Frequently Asked Questions
What is the Mister Car Wash LGP merger deal?
Mister Car Wash entered a definitive merger agreement with Leonard Green & Partners for a $3.1 billion all-cash transaction. The deal would take the company private, removing it from public markets entirely.
Why were 219 million MCW shares cancelled?
Sponsor-linked entities cancelled 219 million shares as part of the GEI VI-led merger restructuring. This is a standard structural step in going-private transactions, reorganizing sponsor equity interests ahead of the final deal close.
Has the MCW merger with Leonard Green closed yet?
No closing date has been confirmed in available evidence. The share restructuring suggests the deal is progressing, but shareholder approval and regulatory clearance are still required before the transaction can complete.

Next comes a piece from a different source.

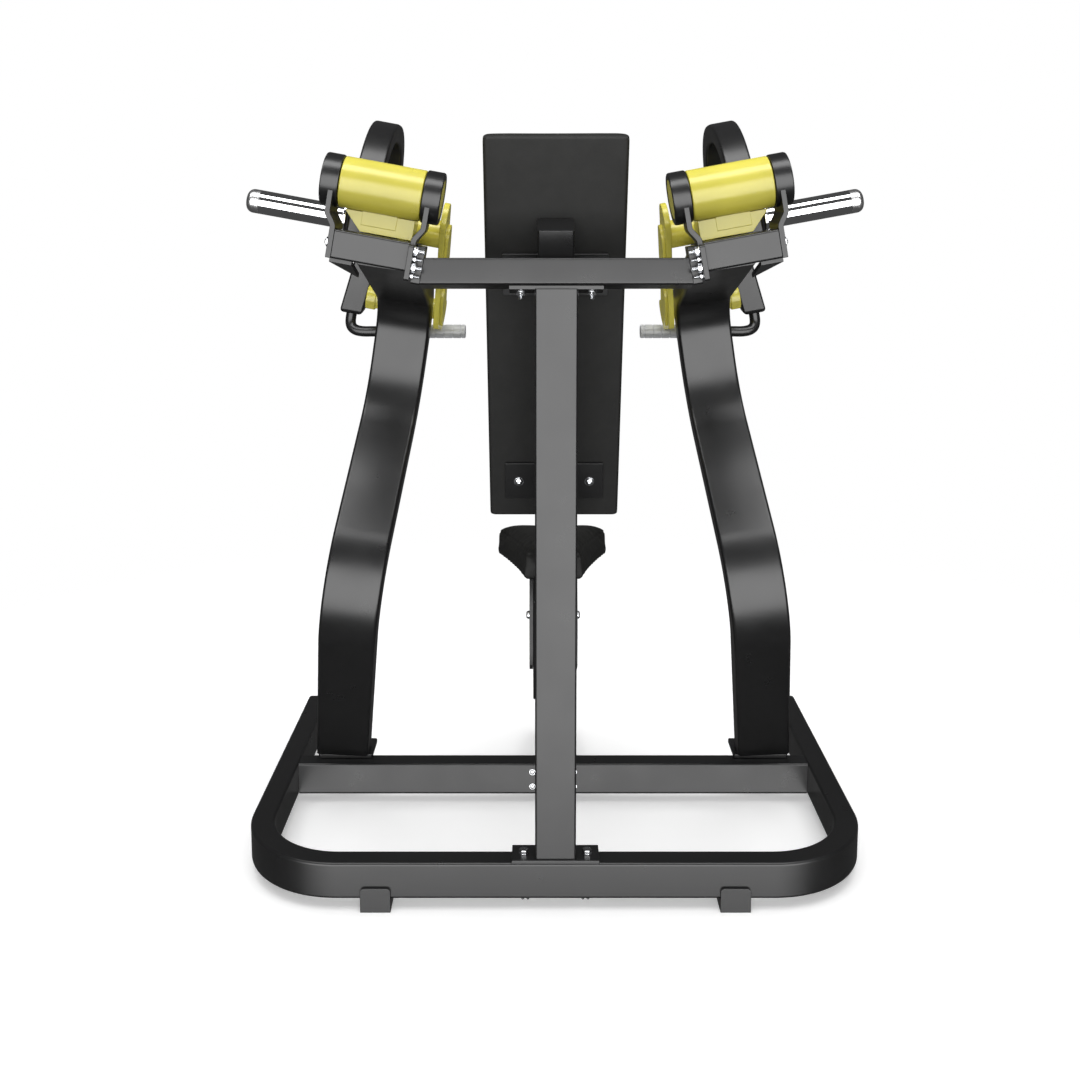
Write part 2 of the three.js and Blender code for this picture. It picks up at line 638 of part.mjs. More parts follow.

What are Mister Car Wash's recent earnings results?
MCW reported trailing twelve-month revenue of $1.07 billion, growing 6.2% year-over-year. Q1 2026 showed both revenue and EPS increases, with EPS of $0.11 beating the consensus estimate of approximately $0.10.
What was MCW's valuation before the merger announcement?
MCW traded at $7.10 per share with a market capitalization of approximately $2.34 billion and a forward P/E of 13.1x. The analyst consensus price target was $7.00, essentially at the prevailing market price.